Rows from a 3D modeling dataset

•••••

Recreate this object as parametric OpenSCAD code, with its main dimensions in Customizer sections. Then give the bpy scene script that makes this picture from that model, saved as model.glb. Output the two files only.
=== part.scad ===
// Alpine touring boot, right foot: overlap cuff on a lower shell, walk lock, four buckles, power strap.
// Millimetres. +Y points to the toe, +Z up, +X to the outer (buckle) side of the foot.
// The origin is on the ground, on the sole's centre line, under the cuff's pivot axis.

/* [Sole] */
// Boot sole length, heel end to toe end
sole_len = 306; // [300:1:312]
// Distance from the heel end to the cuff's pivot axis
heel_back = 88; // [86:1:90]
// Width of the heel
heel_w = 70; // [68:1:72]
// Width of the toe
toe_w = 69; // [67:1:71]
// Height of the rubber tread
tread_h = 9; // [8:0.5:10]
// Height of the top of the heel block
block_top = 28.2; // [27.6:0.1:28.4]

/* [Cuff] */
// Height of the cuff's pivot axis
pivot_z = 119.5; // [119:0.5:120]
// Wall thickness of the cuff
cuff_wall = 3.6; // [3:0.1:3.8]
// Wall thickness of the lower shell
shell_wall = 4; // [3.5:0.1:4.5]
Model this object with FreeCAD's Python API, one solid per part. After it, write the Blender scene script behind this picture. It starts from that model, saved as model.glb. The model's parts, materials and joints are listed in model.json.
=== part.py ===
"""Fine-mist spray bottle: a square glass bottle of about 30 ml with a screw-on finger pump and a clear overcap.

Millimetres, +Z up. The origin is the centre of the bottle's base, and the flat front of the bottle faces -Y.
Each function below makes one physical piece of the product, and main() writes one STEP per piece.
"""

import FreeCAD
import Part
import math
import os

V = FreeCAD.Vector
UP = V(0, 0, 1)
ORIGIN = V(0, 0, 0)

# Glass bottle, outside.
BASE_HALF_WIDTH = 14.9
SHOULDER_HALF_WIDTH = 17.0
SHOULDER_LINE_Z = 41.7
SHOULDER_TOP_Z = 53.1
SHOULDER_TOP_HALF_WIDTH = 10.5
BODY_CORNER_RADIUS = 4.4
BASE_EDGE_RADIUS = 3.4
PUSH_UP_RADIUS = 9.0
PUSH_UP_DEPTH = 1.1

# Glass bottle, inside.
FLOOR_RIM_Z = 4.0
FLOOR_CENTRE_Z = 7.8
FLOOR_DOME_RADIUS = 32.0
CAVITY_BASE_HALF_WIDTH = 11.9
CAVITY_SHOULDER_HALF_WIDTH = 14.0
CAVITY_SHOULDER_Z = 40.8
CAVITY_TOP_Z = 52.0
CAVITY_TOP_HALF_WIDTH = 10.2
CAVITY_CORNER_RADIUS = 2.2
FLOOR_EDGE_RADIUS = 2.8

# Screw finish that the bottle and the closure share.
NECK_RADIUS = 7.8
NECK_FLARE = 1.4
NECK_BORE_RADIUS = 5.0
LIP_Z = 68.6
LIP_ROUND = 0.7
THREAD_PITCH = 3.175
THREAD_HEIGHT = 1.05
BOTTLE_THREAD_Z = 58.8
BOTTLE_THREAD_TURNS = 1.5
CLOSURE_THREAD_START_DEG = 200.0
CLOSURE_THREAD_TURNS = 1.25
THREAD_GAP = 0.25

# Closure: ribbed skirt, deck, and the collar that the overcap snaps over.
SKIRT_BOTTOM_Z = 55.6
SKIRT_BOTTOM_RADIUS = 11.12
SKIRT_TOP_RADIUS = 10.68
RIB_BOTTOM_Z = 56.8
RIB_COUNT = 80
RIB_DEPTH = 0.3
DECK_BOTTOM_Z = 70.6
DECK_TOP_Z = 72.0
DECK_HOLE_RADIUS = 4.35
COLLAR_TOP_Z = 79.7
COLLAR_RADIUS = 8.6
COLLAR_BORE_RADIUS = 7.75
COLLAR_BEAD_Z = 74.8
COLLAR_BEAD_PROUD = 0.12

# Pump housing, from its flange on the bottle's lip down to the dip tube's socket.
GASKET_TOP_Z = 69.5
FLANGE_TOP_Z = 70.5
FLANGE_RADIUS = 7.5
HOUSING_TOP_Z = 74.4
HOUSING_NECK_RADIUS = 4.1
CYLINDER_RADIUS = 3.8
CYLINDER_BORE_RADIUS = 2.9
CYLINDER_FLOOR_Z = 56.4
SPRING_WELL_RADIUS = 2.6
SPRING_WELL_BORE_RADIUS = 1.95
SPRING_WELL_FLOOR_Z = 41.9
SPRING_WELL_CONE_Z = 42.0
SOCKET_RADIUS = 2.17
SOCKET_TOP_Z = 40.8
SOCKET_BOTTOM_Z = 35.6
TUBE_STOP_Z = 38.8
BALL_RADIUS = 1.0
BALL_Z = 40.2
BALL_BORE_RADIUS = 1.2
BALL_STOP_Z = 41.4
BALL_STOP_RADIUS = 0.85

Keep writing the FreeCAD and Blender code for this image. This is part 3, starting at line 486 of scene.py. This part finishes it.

•••••

→ **TASK TO COMPLETE**
From the listing above, collect every line that mentions the word "code".

→ **RESPONSE TO THIS TASK**
Recreate this object as parametric OpenSCAD code, with its main dimensions in Customizer sections. Then give the bpy scene script that makes this picture from that model, saved as model.glb. Output the two files only.
Keep writing the FreeCAD and Blender code for this image. This is part 3, starting at line 486 of scene.py. This part finishes it.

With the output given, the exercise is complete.